* _WHAT NEEDS TO BE DONE_:
Each line below should be quoted exactly, please.

* _GIVEN INFORMATION_:
-- start --
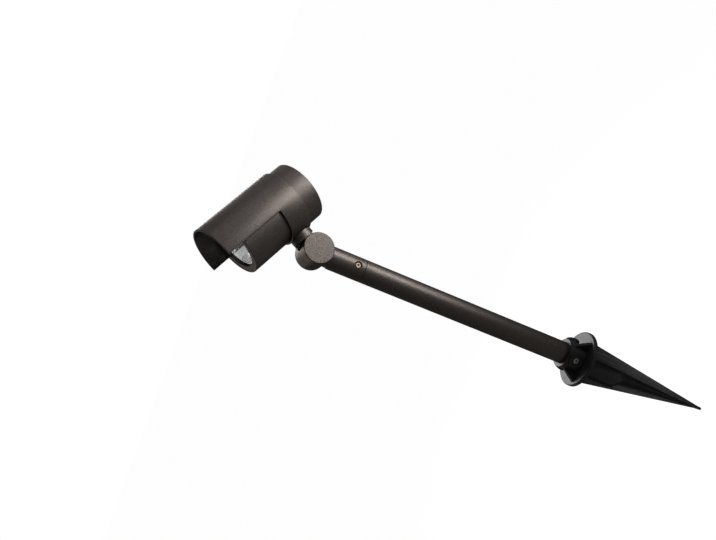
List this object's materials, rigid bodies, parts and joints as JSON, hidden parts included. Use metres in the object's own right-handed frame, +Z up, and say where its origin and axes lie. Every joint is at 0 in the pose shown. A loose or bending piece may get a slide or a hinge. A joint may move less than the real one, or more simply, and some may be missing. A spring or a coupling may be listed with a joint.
{
  "type": "garden spike spotlight",
  "caption": "Garden spotlight on a ground spike and slim pole: a tubular lamp canister in a sleeve with a half-round glare hood, on a tilting, turning knuckle.",
  "frame": {"origin": "on the pole's axis at ground level, at the underside of the spike's flange", "axes": "+Z up along the pole; the head aims towards -X, tilted 28.4 degrees up at rest; the knuckle turns about Y, with its plain face towards -Y"},
  "size_m": [0.1184, 0.0713, 0.6257],
  "materials": {
    "powder_coat": "fine-textured matt powder coat, dark bronze grey",
    "spike_nylon": "moulded glass-filled nylon, matt black",
    "black_rubber": "matt",
    "clear_silicone": "matt, translucent grey",
    "bare_aluminium": "turned, bare",
    "steel": "stainless, turned",
    "brass": "bright, turned",
    "acetal": "smooth, off-white",
    "clear_glass": "clear, flat",
    "capsule_glass": "clear quartz",
    "reflector": "vapour-coated aluminium facets",
    "ceramic": "glazed off-white ceramic"
  },
  "bodies": {
    "ground": {"ground_spike": "spike_nylon", "pole_tube": "powder_coat", "cable_grommet": "black_rubber", "spike_lock_screws": "steel", "pole_spigot": "bare_aluminium", "spigot_seal": "black_rubber"},
    "fitting": {"pole_fitting": "powder_coat", "swivel_lock_screw": "brass", "knuckle_seal": "black_rubber", "friction_washer": "acetal", "knuckle_bolt": "steel", "bolt_washer": "steel"},
    "head": {"head_stem": "powder_coat", "hood_sleeve": "powder_coat", "stem_screws": "steel", "canister_lock_screw": "steel"},
    "canister": {"canister_body": "powder_coat", "front_bezel": "powder_coat", "front_glass": "clear_glass", "glass_gasket": "clear_silicone", "wire_gland": "black_rubber", "lamp_reflector": "reflector", "lamp_capsule": "capsule_glass", "lamp_base": "ceramic", "lamp_pins": "steel", "lampholder": "ceramic", "holder_bracket": "steel", "bracket_screws": "steel", "holder_screws": "steel"}
  },
  "joints": [
    {"name": "fitting_swivel", "type": "hinge", "parent": "ground", "child": "fitting", "pos_m": [0, 0, 0.276], "axis": [0, 0, 1], "range_deg": [-170, 170]},
    {"name": "head_tilt", "type": "hinge", "parent": "fitting", "child": "head", "pos_m": [0, 0, 0.33], "axis": [0, 1, 0], "range_deg": [-108, 51]},
    {"name": "canister_slide", "type": "slide", "parent": "head", "child": "canister", "axis": [-0.8796, 0, 0.4756], "range_m": [0, 0.01]}
  ]
}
-- end --
* _COMPLETE RESPONSE_:
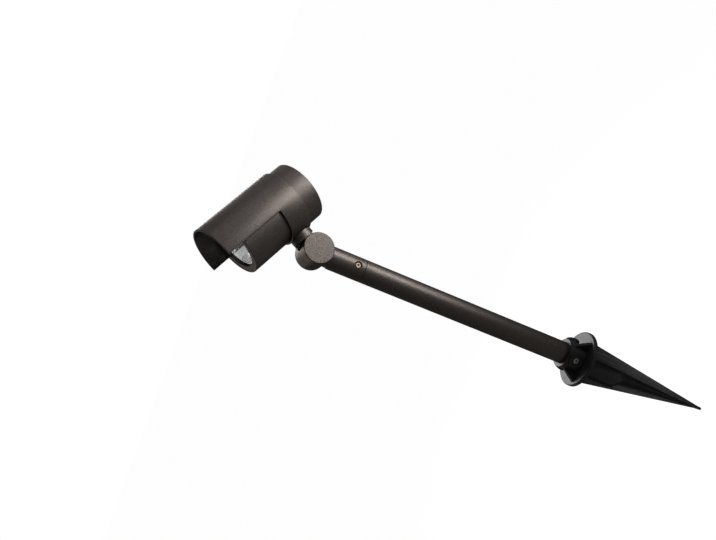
List this object's materials, rigid bodies, parts and joints as JSON, hidden parts included. Use metres in the object's own right-handed frame, +Z up, and say where its origin and axes lie. Every joint is at 0 in the pose shown. A loose or bending piece may get a slide or a hinge. A joint may move less than the real one, or more simply, and some may be missing. A spring or a coupling may be listed with a joint.
{
  "type": "garden spike spotlight",
  "caption": "Garden spotlight on a ground spike and slim pole: a tubular lamp canister in a sleeve with a half-round glare hood, on a tilting, turning knuckle.",
  "frame": {"origin": "on the pole's axis at ground level, at the underside of the spike's flange", "axes": "+Z up along the pole; the head aims towards -X, tilted 28.4 degrees up at rest; the knuckle turns about Y, with its plain face towards -Y"},
  "size_m": [0.1184, 0.0713, 0.6257],
  "materials": {
    "powder_coat": "fine-textured matt powder coat, dark bronze grey",
    "spike_nylon": "moulded glass-filled nylon, matt black",
    "black_rubber": "matt",
    "clear_silicone": "matt, translucent grey",
    "bare_aluminium": "turned, bare",
    "steel": "stainless, turned",
    "brass": "bright, turned",
    "acetal": "smooth, off-white",
    "clear_glass": "clear, flat",
    "capsule_glass": "clear quartz",
    "reflector": "vapour-coated aluminium facets",
    "ceramic": "glazed off-white ceramic"
  },
  "bodies": {
    "ground": {"ground_spike": "spike_nylon", "pole_tube": "powder_coat", "cable_grommet": "black_rubber", "spike_lock_screws": "steel", "pole_spigot": "bare_aluminium", "spigot_seal": "black_rubber"},
    "fitting": {"pole_fitting": "powder_coat", "swivel_lock_screw": "brass", "knuckle_seal": "black_rubber", "friction_washer": "acetal", "knuckle_bolt": "steel", "bolt_washer": "steel"},
    "head": {"head_stem": "powder_coat", "hood_sleeve": "powder_coat", "stem_screws": "steel", "canister_lock_screw": "steel"},
    "canister": {"canister_body": "powder_coat", "front_bezel": "powder_coat", "front_glass": "clear_glass", "glass_gasket": "clear_silicone", "wire_gland": "black_rubber", "lamp_reflector": "reflector", "lamp_capsule": "capsule_glass", "lamp_base": "ceramic", "lamp_pins": "steel", "lampholder": "ceramic", "holder_bracket": "steel", "bracket_screws": "steel", "holder_screws": "steel"}
  },
  "joints": [
    {"name": "fitting_swivel", "type": "hinge", "parent": "ground", "child": "fitting", "pos_m": [0, 0, 0.276], "axis": [0, 0, 1], "range_deg": [-170, 170]},
    {"name": "head_tilt", "type": "hinge", "parent": "fitting", "child": "head", "pos_m": [0, 0, 0.33], "axis": [0, 1, 0], "range_deg": [-108, 51]},
    {"name": "canister_slide", "type": "slide", "parent": "head", "child": "canister", "axis": [-0.8796, 0, 0.4756], "range_m": [0, 0.01]}
  ]
}